Nov 18, 2022 4:08 PM
delgrl525 : Hi Rusty and welcome back to the site. I too feel no shame due to my ostomy, in fact I feel that I'm rather 'special'. I try to look at the positives, and there are many. The first one is that I'm alive and living a life that is better than the one I had pre-ostomy. I am not in constant pain and discomfort. I am the one in charge of my life, not my bowels, which used to be the case. I am not ashamed of my little pouch. It doesn't prevent me from doing anything I want in life. Many people in my life know about my condition and don't even give it a second thought. Then there are the added bonuses, like having the cleanest bum of anyone I know! Cheers, Terry
Nov 18, 2022 5:39 PM
bowsprit : The chances are that the only bag those shoppers carried was the one they put their groceries in, but there is no shame attached if some of us carry an additional one. The pain and the suffering shows in the eyes, they don't call them the windows to your soul for nothing.
Nov 18, 2022 10:53 PM
rusty1058 : Thank you everybody ????????I appreciate the love ????. Happy thanksgiving
Dec 04, 2022 9:18 PM
Charlyne : I'm new mine is 5 months old.
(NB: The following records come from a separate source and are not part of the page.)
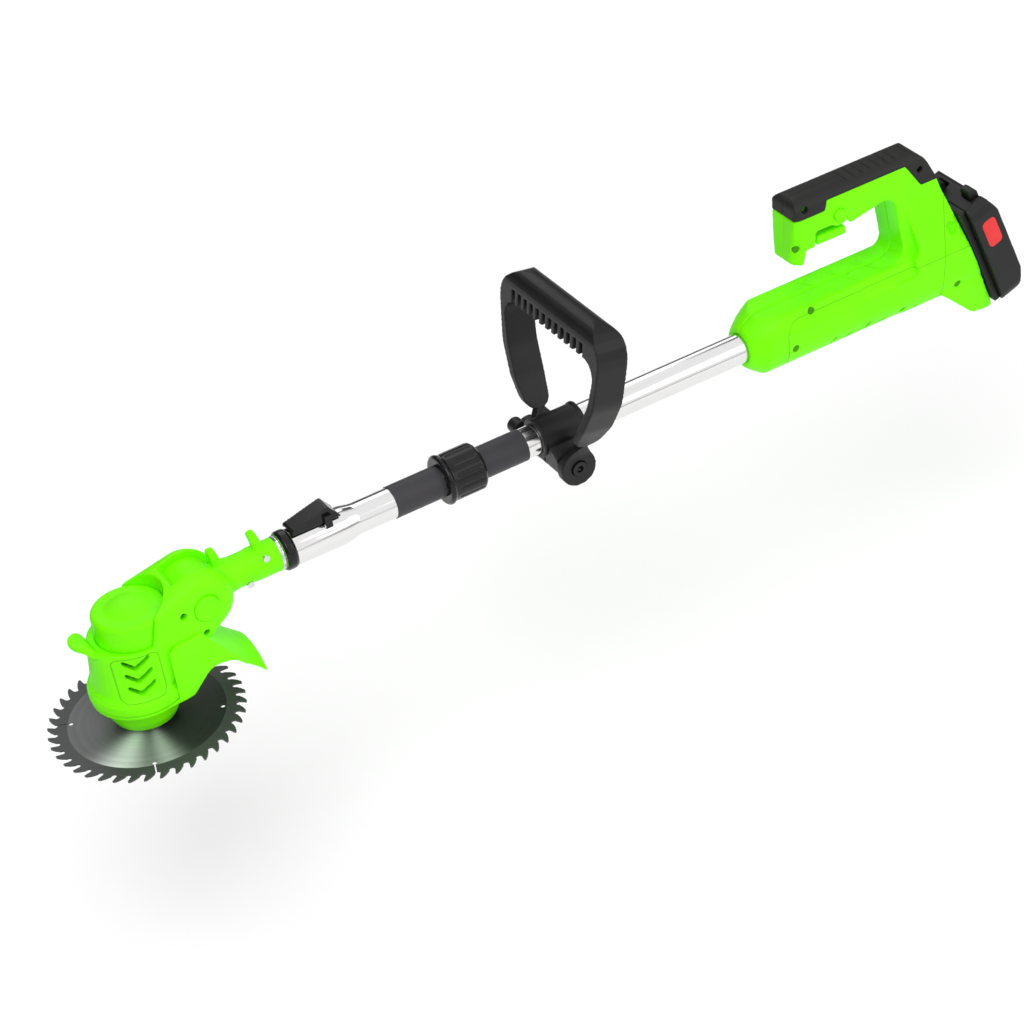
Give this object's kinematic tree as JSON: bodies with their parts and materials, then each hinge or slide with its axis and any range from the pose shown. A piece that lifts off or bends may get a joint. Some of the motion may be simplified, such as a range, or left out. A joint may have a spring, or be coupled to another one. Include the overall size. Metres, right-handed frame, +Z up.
{
  "type": "cordless garden trimmer",
  "caption": "Battery garden trimmer and brush cutter with a toothed round blade, tilting head, telescoping shaft, loop handle and slide-on battery",
  "frame": {"origin": "middle of the rear hand grip", "axes": "+X along the shaft from the blade head towards the battery, +Z up from the shaft to the grip, +Y to the left seen from behind the battery"},
  "size_m": [0.8835, 0.152, 0.2208],
  "materials": {
    "green_shell": "smooth moulded, semi-gloss",
    "black_plastic": "finely grained moulding",
    "black_gloss": "polished moulding",
    "soft_grip": "soft over-moulded grip",
    "sleeve": "smooth satin sleeve",
    "tube_chrome": "bright plated tube",
    "steel": "bright zinc-plated fixings",
    "blade_steel": "ground steel, dark with a lighter toothed rim",
    "motor_steel": "drawn steel can",
    "copper": "enamelled windings",
    "nylon": "natural nylon",
    "lead_rubber": "flexible insulated lead",
    "contact_brass": "bare contact blades",
    "cell_wrap": "shrink-wrapped cells",
    "label_red": "printed film label"
  },
  "bodies": {
    "handle": {"upper_tube": "tube_chrome", "rear_sleeve": "sleeve", "collet": "nylon", "housing_left": "green_shell", "housing_right": "green_shell", "grip_pad_left": "soft_grip", "grip_pad_right": "soft_grip", "housing_screws": "steel", "trigger_pin": "steel", "power_switch": "black_plastic", "handle_lead": "lead_rubber", "battery_rail": "black_plastic", "terminal_block": "contact_brass"},
    "trigger": {"trigger": "green_shell"},
    "lock_button": {"lock_button": "green_shell"},
    "battery": {"battery_base": "black_plastic", "battery_cover": "black_plastic", "battery_cells": "cell_wrap", "battery_label": "label_red"},
    "battery_latch": {"battery_latch": "black_plastic"},
    "clamp": {"clamp_left": "black_plastic", "clamp_right": "black_plastic", "pivot_bolt": "black_gloss"},
    "loop_handle": {"loop_handle": "black_plastic"},
    "wing_knob": {"wing_knob": "black_plastic"},
    "collar": {"collar_nut": "black_gloss"},
    "lower_shaft": {"inner_tube": "tube_chrome", "front_sleeve": "sleeve", "lower_tube": "tube_chrome", "lock_ring": "black_gloss", "lever_pin": "black_gloss", "coiled_lead": "lead_rubber"},
    "release_lever": {"release_lever": "black_plastic"},
    "neck": {"neck_left": "green_shell", "neck_right": "green_shell", "neck_screws": "steel", "detent_ring": "steel"},
    "head": {"head_left": "green_shell", "head_right": "green_shell", "motor_cap": "green_shell", "blade_guard": "green_shell", "head_screws": "steel", "hinge_bolt": "steel", "motor_can": "motor_steel", "upper_bearing": "steel", "lower_bearing": "steel"},
    "angle_button": {"angle_button": "green_shell"},
    "blade": {"motor_rotor": "copper", "spindle": "steel", "inner_flange": "steel", "saw_blade": "blade_steel", "outer_flange": "steel", "blade_nut": "steel"}
  },
  "joints": [
    {"name": "trigger_pull", "type": "hinge", "parent": "handle", "child": "trigger", "pos_m": [-0.0425, 0, -0.0215], "axis": [0, -1, 0], "range_deg": [0, 6], "stiffness_Nm_per_rad": 0.15},
    {"name": "lock_press", "type": "slide", "parent": "handle", "child": "lock_button", "axis": [0, 1, 0], "range_m": [0, 0.004], "stiffness_N_per_m": 150},
    {"name": "battery_slide", "type": "slide", "parent": "handle", "child": "battery", "axis": [-0.3256, 0, 0.9455], "range_m": [0, 0.09]},
    {"name": "latch_pull", "type": "slide", "parent": "battery", "child": "battery_latch", "axis": [0.9455, 0, 0.3256], "range_m": [0, 0.003], "stiffness_N_per_m": 300},
    {"name": "clamp_slide", "type": "slide", "parent": "handle", "child": "clamp", "axis": [1, 0, 0], "range_m": [0, 0.06]},
    {"name": "loop_tilt", "type": "hinge", "parent": "clamp", "child": "loop_handle", "pos_m": [-0.28, 0, -0.121], "axis": [0, 1, 0], "range_deg": [-45, 40]},
    {"name": "knob_turn", "type": "hinge", "parent": "clamp", "child": "wing_knob", "pos_m": [-0.28, 0, -0.121], "axis": [0, 1, 0], "continuous": true},
    {"name": "collar_turn", "type": "hinge", "parent": "handle", "child": "collar", "pos_m": [-0.369, 0, -0.1], "axis": [1, 0, 0], "range_deg": [0, 90]},
    {"name": "telescope", "type": "slide", "parent": "handle", "child": "lower_shaft", "axis": [-1, 0, 0], "range_m": [0, 0.24]},
    {"name": "lever_press", "type": "hinge", "parent": "lower_shaft", "child": "release_lever", "pos_m": [-0.4865, 0, -0.0815], "axis": [0, 1, 0], "range_deg": [0, 3.5], "stiffness_Nm_per_rad": 0.15},
    {"name": "neck_swivel", "type": "hinge", "parent": "lower_shaft", "child": "neck", "pos_m": [-0.5295, 0, -0.1], "axis": [1, 0, 0], "range_deg": [0, 90]},
    {"name": "head_tilt", "type": "hinge", "parent": "neck", "child": "head", "pos_m": [-0.6005, 0, -0.1], "axis": [0, 1, 0], "range_deg": [0, 50]},
    {"name": "angle_press", "type": "slide", "parent": "head", "child": "angle_button", "axis": [0, 1, 0], "range_m": [0, 0.004], "stiffness_N_per_m": 150},
    {"name": "blade_spin", "type": "hinge", "parent": "head", "child": "blade", "pos_m": [-0.6565, 0, -0.191], "axis": [0, 0, -1], "continuous": true}
  ]
}
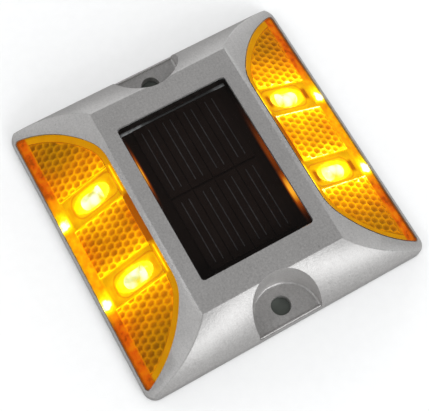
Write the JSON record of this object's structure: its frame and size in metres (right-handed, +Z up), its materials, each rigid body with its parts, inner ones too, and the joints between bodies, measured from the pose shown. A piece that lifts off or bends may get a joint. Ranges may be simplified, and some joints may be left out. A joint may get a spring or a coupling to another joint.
{
  "type": "raised pavement marker",
  "caption": "Square cast aluminium solar road stud with sloping amber LED lenses on two sides, a clear window over solar cells, and an open bolt recess at each end.",
  "frame": {"origin": "centre of the base, on the road surface", "axes": "+Z up out of the road, lenses face +X and -X along the traffic, bolt recesses open towards +Y and -Y"},
  "size_m": [0.1, 0.1, 0.018],
  "materials": {
    "cast_aluminium": "fine sand-cast, clear coated",
    "clear_plastic": "polished clear polycarbonate",
    "amber_lens": "moulded amber polycarbonate",
    "led_amber": "tinted epoxy, lit",
    "seal_rubber": "soft black sealant",
    "solar_cell": "dark anti-reflection coat",
    "busbar": "tinned ribbon",
    "board": "solder mask",
    "panel_back": "black laminate",
    "reflector_plastic": "white moulded",
    "cover_plastic": "moulded, fine texture",
    "steel_screw": "zinc plated",
    "battery_sleeve": "shrink sleeve",
    "nickel": "bright",
    "component": "moulded epoxy",
    "can_metal": "bright can",
    "wire_sleeve": "PVC sleeve"
  },
  "bodies": {
    "root": {"battery_cell": "battery_sleeve", "battery_pad": "seal_rubber", "battery_tabs": "nickel", "battery_wires": "wire_sleeve", "body_casting": "cast_aluminium", "bottom_cover": "cover_plastic", "capacitor": "can_metal", "cell_busbars": "busbar", "cover_gasket": "seal_rubber", "cover_screws": "steel_screw", "diode": "component", "driver_chip": "component", "inductor": "component", "led_board_left": "board", "led_board_right": "board", "led_leads_left": "nickel", "led_leads_right": "nickel", "led_left_far": "led_amber", "led_left_near": "led_amber", "led_right_far": "led_amber", "led_right_near": "led_amber", "led_wires_left": "wire_sleeve", "led_wires_right": "wire_sleeve", "lens_left": "amber_lens", "lens_right": "amber_lens", "lens_seal_left": "seal_rubber", "lens_seal_right": "seal_rubber", "main_board": "board", "panel_board": "panel_back", "panel_frame": "seal_rubber", "reflector_left": "reflector_plastic", "reflector_right": "reflector_plastic", "resistors": "component", "solar_cell_1": "solar_cell", "solar_cell_2": "solar_cell", "solar_cell_3": "solar_cell", "solar_cell_4": "solar_cell", "solar_cell_5": "solar_cell", "solar_cell_6": "solar_cell", "solar_cell_7": "solar_cell", "solar_cell_8": "solar_cell", "solar_window": "clear_plastic", "solar_wires": "wire_sleeve", "transistor": "component", "window_seal": "seal_rubber", "wire_bush_left": "seal_rubber", "wire_bush_right": "seal_rubber"}
  },
  "joints": []
}
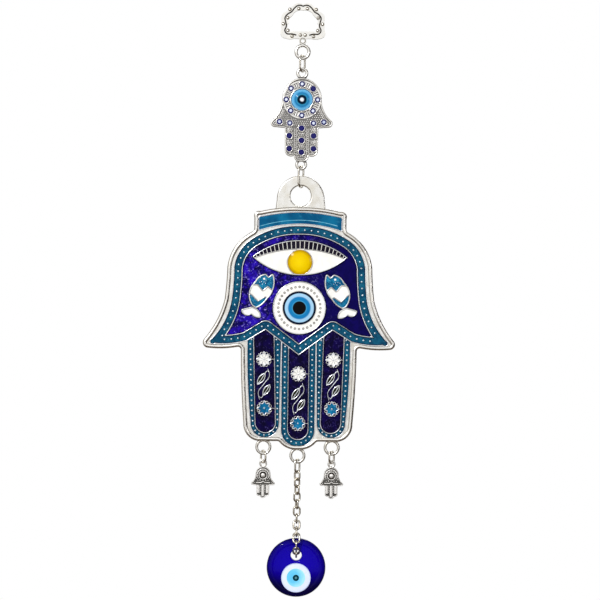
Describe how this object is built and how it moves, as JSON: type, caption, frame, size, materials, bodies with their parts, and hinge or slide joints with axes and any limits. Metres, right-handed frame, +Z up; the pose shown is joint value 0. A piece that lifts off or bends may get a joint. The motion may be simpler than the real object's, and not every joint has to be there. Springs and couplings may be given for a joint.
{
  "type": "hamsa hand ornament",
  "caption": "Hanging metal hand ornament with enamelled cells, a smaller crystal-set hand above it, charms, and a glass eye bead on a chain.",
  "frame": {"origin": "the point inside the top of the hanger that a nail bears on, in the middle of the hanger's thickness", "axes": "+Z up along the hanging axis, -Y out of the enamelled front, +X to the viewer's right"},
  "size_m": [0.098, 0.0136, 0.3026],
  "materials": {
    "cast_silver": "bright cast white metal, rounded rim, faint casting ripple",
    "antique_silver": "cast white metal with dark patina in its hollows",
    "link_wire": "bright plated wire",
    "chain_wire": "plated fine chain wire",
    "teal_enamel": "glossy teal enamel",
    "collar_blue_enamel": "glossy blue enamel with lighter streaks",
    "cobalt_enamel": "glossy cobalt enamel, foil-like highlights",
    "indigo_enamel": "glossy deep indigo enamel",
    "white_enamel": "glossy white enamel",
    "black_enamel": "glossy black enamel",
    "olive_enamel": "glossy dark olive enamel",
    "navy_crystal": "faceted navy crystal",
    "pale_blue_glass": "opaque pale blue glass",
    "dark_blue_glass": "opaque dark blue glass",
    "black_glass": "opaque black glass, polished",
    "yellow_glass": "opaque yellow glass dome, polished",
    "navy_glass": "opaque navy glass, polished",
    "light_blue_glass": "opaque light blue glass, polished",
    "mid_blue_glass": "opaque mid blue glass, polished",
    "cobalt_glass": "deep cobalt glass, darker at its lower edge",
    "white_glass": "opaque white glass drop",
    "sky_glass": "opaque sky blue glass drop",
    "teal_glass": "dark teal glass drop with a light centre"
  },
  "bodies": {
    "hanger": {"hanger": "cast_silver"},
    "upper_link": {"upper_link": "link_wire"},
    "connector": {"connector_plate": "cast_silver", "connector_crystals": "navy_crystal", "connector_eye_rim": "pale_blue_glass", "connector_eye_ring": "dark_blue_glass", "connector_eye_pupil": "black_glass"},
    "middle_link": {"middle_link": "link_wire"},
    "hand": {"hand_plate": "cast_silver", "enamel_collar": "collar_blue_enamel", "enamel_eye_ring": "white_enamel", "enamel_eye_white": "white_enamel", "enamel_finger_border_left": "teal_enamel", "enamel_finger_border_middle": "teal_enamel", "enamel_finger_border_right": "teal_enamel", "enamel_finger_field_left": "indigo_enamel", "enamel_finger_field_middle": "indigo_enamel", "enamel_finger_field_right": "indigo_enamel", "enamel_fish_teal": "teal_enamel", "enamel_fish_white": "white_enamel", "enamel_flowers_blue": "collar_blue_enamel", "enamel_flowers_white": "white_enamel", "enamel_lashes": "black_enamel", "enamel_leaves": "olive_enamel", "enamel_palm_border": "teal_enamel", "enamel_palm_field": "cobalt_enamel", "eye_navy": "navy_glass", "eye_light": "light_blue_glass", "eye_middle": "mid_blue_glass", "eye_pupil": "black_glass", "eye_iris": "yellow_glass"},
    "left_charm_link": {"left_charm_link": "link_wire"},
    "left_charm": {"left_charm": "antique_silver"},
    "right_charm_link": {"right_charm_link": "link_wire"},
    "right_charm": {"right_charm": "antique_silver"},
    "drop_link": {"drop_link": "link_wire"},
    "chain_link_01": {"chain_link_01": "chain_wire"},
    "chain_link_02": {"chain_link_02": "chain_wire"},
    "chain_link_03": {"chain_link_03": "chain_wire"},
    "chain_link_04": {"chain_link_04": "chain_wire"},
    "chain_link_05": {"chain_link_05": "chain_wire"},
    "chain_link_06": {"chain_link_06": "chain_wire"},
    "chain_link_07": {"chain_link_07": "chain_wire"},
    "bead": {"bead_chain_loop": "chain_wire", "bead_glass": "cobalt_glass", "bead_white": "white_glass", "bead_sky": "sky_glass", "bead_pupil": "teal_glass"}
  },
  "joints": [
    {"name": "upper_link_swing", "type": "hinge", "parent": "hanger", "child": "upper_link", "pos_m": [0, 0, -0.0245], "axis": [1, 0, 0], "range_deg": [-60, 60]},
    {"name": "connector_swing", "type": "hinge", "parent": "upper_link", "child": "connector", "pos_m": [0, 0, -0.0313], "axis": [0, 1, 0], "range_deg": [-45, 45]},
    {"name": "middle_link_swing", "type": "hinge", "parent": "connector", "child": "middle_link", "pos_m": [0, 0, -0.08095], "axis": [-1, 0, 0], "range_deg": [-35, 35]},
    {"name": "hand_swing", "type": "hinge", "parent": "middle_link", "child": "hand", "pos_m": [0, 0, -0.09025], "axis": [0, -1, 0], "range_deg": [-30, 30]},
    {"name": "left_charm_link_swing", "type": "hinge", "parent": "hand", "child": "left_charm_link", "pos_m": [-0.01743, 0, -0.2262], "axis": [1, 0, 0], "range_deg": [-60, 60]},
    {"name": "left_charm_swing", "type": "hinge", "parent": "left_charm_link", "child": "left_charm", "pos_m": [-0.01743, 0, -0.2309], "axis": [0, 1, 0], "range_deg": [-40, 40]},
    {"name": "right_charm_link_swing", "type": "hinge", "parent": "hand", "child": "right_charm_link", "pos_m": [0.01743, 0, -0.2262], "axis": [1, 0, 0], "range_deg": [-60, 60]},
    {"name": "right_charm_swing", "type": "hinge", "parent": "right_charm_link", "child": "right_charm", "pos_m": [0.01743, 0, -0.2309], "axis": [0, 1, 0], "range_deg": [-40, 40]},
    {"name": "drop_link_swing", "type": "hinge", "parent": "hand", "child": "drop_link", "pos_m": [0, 0, -0.23042], "axis": [1, 0, 0], "range_deg": [-60, 60]},
    {"name": "chain_link_01_swing", "type": "hinge", "parent": "drop_link", "child": "chain_link_01", "pos_m": [0, 0, -0.23592], "axis": [0.5, 0.866, 0], "range_deg": [-60, 60]},
    {"name": "chain_link_02_swing", "type": "hinge", "parent": "chain_link_01", "child": "chain_link_02", "pos_m": [0, 0, -0.23954], "axis": [-0.7818, 0.6235, 0], "range_deg": [-60, 60]},
    {"name": "chain_link_03_swing", "type": "hinge", "parent": "chain_link_02", "child": "chain_link_03", "pos_m": [0, 0, -0.24318], "axis": [-0.7331, -0.6802, 0], "range_deg": [-60, 60]},
    {"name": "chain_link_04_swing", "type": "hinge", "parent": "chain_link_03", "child": "chain_link_04", "pos_m": [0, 0, -0.24682], "axis": [0.5633, -0.8262, 0], "range_deg": [-60, 60]},
    {"name": "chain_link_05_swing", "type": "hinge", "parent": "chain_link_04", "child": "chain_link_05", "pos_m": [0, 0, -0.25046], "axis": [0.901, 0.4339, 0], "range_deg": [-60, 60]},
    {"name": "chain_link_06_swing", "type": "hinge", "parent": "chain_link_05", "child": "chain_link_06", "pos_m": [0, 0, -0.2541], "axis": [-0.2948, 0.9556, 0], "range_deg": [-60, 60]},
    {"name": "chain_link_07_swing", "type": "hinge", "parent": "chain_link_06", "child": "chain_link_07", "pos_m": [0, 0, -0.25774], "axis": [-0.9888, -0.149, 0], "range_deg": [-60, 60]},
    {"name": "bead_swing", "type": "hinge", "parent": "chain_link_07", "child": "bead", "pos_m": [0, 0, -0.26138], "axis": [0, 1, 0], "range_deg": [-40, 40]}
  ]
}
And no I would not have requested it but my colostomy saved my life and I try to stay really organized with supplies and eat well. A few friends know. Most people don't. But if asked I would say God blessed me with a medical procedure and great doctors. I can still love life, hug my grandchildren and son and play with my kitties and my 4 legged soul mate! Life is precious and good. Not so long ago we would not have had the medical option of a colon replacement. Good luck and count it as a blessing.